I visited Park City Mathematics Institute (Princeton’s temporary IAS outpost in Utah) for three weeks in 2016 and took advantage of the weekends of my visit as an opportunity to explore the local mountains. I took two short trips, this 20 hour overnighter to Silver Glance in the Wasatch and a two nighter in the High Uinta Wilderness. The Wasatch Range lies between Salt Lake City and Park City and it’s home to the famous Sundance Resort (and the film festival of the same name). The proximity of the range to Salt Lake City means many of the trails are teeming with weekend peak-baggers and families on four wheelers. In an effort to avoid the nature’s Disneyland feel, I decided to forego the classic Mount Timpanogos and instead head to little lake without a maintained trail from which I could look at the peak, even if I wouldn’t be summiting it.
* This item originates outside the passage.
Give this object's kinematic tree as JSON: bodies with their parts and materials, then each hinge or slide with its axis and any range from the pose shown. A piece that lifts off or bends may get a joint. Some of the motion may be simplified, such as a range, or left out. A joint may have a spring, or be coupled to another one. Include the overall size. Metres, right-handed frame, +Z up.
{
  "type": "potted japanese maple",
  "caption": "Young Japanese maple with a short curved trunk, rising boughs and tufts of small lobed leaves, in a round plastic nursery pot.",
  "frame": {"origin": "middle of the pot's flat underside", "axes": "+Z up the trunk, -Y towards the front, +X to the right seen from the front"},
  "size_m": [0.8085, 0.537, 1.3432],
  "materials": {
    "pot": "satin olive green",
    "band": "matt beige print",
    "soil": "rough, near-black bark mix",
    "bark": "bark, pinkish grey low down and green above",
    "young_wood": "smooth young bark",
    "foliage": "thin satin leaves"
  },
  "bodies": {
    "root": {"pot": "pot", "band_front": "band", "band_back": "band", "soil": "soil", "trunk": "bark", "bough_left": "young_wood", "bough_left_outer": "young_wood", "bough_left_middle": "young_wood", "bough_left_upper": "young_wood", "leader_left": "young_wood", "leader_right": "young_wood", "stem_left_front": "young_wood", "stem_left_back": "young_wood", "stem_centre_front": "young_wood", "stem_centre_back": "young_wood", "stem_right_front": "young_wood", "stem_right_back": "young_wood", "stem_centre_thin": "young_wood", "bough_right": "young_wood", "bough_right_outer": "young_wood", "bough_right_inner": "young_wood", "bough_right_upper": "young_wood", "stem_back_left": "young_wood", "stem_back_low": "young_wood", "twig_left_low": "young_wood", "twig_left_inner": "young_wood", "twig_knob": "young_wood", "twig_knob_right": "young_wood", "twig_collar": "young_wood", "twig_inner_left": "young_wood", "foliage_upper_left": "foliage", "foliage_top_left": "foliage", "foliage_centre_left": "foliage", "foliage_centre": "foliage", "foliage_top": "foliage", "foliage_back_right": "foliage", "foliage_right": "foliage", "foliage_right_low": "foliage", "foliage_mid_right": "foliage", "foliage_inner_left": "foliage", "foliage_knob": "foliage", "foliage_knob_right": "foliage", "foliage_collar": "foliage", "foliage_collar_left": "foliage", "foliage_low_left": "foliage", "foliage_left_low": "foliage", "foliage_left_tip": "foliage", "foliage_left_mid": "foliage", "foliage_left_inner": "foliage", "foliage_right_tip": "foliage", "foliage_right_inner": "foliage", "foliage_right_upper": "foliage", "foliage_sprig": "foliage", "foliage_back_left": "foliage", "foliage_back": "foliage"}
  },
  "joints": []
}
Silver Creek Trailhead to Silver Glance
3 miles, +2,400ft/-50ft
The PCMI programming for the day finished around 3pm and I high-tailed it out of the conference hotel to hit the road to the Wasatch. I’d readied my gear the night before, so all I had to do was throw it in the car and drive the 36 miles from Midway to Silver Lake Flat. My route took me past Sundance, which was a zoo of cars even in summer, before spitting me out onto a narrow and windy dirt road. I had friendly smiles for dusty, shirtless blonde dudes whose names were probably like Brock and Chad as they kindly pulled their F250s up into the bushes so I could squeeze by in my li’l hatchback. I’m sure they thought I was a bit bonkers to be up there in my trusty Honda Fit, and I sure was sure as shit glad the road was dry cause lord knows the Fit ain’t got clearance or torque for dealing with any mud. But anyway, she got me there and I arrived at the trailhead by 4:15pm. The parking lot at Silver Lake Flat was overflowing with people due to the holiday weekend, but I was rollin up late so a lot of the day-trippers were starting to head out and I found a parking spot without too much trouble. I was on the trail by 4:45pm.
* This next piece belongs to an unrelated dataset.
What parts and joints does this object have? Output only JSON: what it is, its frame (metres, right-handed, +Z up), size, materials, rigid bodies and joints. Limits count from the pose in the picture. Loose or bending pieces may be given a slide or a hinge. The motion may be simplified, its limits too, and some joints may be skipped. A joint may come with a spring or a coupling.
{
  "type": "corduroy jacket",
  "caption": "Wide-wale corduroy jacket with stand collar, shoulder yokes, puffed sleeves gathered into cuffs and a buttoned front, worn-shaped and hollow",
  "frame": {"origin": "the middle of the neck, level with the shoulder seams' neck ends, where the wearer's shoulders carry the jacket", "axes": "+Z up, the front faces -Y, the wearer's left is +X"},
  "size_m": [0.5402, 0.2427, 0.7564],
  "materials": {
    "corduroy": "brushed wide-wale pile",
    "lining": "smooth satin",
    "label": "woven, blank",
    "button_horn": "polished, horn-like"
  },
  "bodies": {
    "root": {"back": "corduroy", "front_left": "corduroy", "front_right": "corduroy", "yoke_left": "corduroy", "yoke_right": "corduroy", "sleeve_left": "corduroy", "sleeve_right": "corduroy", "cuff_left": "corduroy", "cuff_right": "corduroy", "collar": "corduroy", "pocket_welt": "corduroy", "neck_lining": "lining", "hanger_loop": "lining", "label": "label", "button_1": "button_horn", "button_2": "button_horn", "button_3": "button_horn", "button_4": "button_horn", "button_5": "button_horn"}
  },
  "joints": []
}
After a pleasant walk through some shimmering aspens, the trail started to climb and I got my first views of Timpanogos.
After two-ish miles of pleasant but relatively uneventful hiking, I arrived at Silver Lake. There were still some families along the shore swimming and fishing. My destination was higher, though, and it was here that the maintained trail ended.
After some poking around, I finally found a use trail I’d read about online. Good lord this thing was steep—it would climb a thousand feet in less than three quarters of a mile. I had forgotten how different it is to backpack in regional and state parks as opposed to the engineered trails of the Sierra Nevada. I was huffing and puffing, but had consistently great excuses to stop… I mean, of course I *had* to pause to take another photo… just look at this view!
When I finally arrived at Silver Glance, it was around 7pm, still plenty of time to find a great campsite before the 9pm summer sunset. There were some sites in the trees on the south side where the use trail came up, but I opted for a spot a bit above the lake, closer to its inlet stream. I poked around the area above Silver Glance before crashing early.
Silver Glance to Baldy Ridge to Silver Lake Flat
5 miles, +750ft/-3150ft
I rose early to catch that alpenglow on Timp. And boy was it worth it. This was some Sound of Music shit right here. The hills were alive, even.
I was feeling a bit tired, though, so I crawled back into the tent for another two hours of napping. I got up in earnest around 10am and decided to head up to the ridgeline between Red and White Baldy to see what I could see down the other side. The route was pretty straightforward with just one annoying bit of talus and some steep sand towards the top. I was rewarded with gorgeous views in every direction.
I headed back to camp, packed up, and retraced my steps to the trailhead, this time taking my sweet time and documenting some wildflowers. I was back at the hotel in time for dinner.
Want to do this trip yourself? You don’t need a permit, but you do need to pay a $6 fee to the Wasatch-Uinta National Forest if you’re a doof like me and forget your parks pass. You’ll park your car at the Silver Lake Flat trailhead. The scale on the National Geographic Wasatch Front North map is a bit too small, but Wasatch Hiker has a pretty decent map you could use. The best plan is probably to print something off of CalTopo.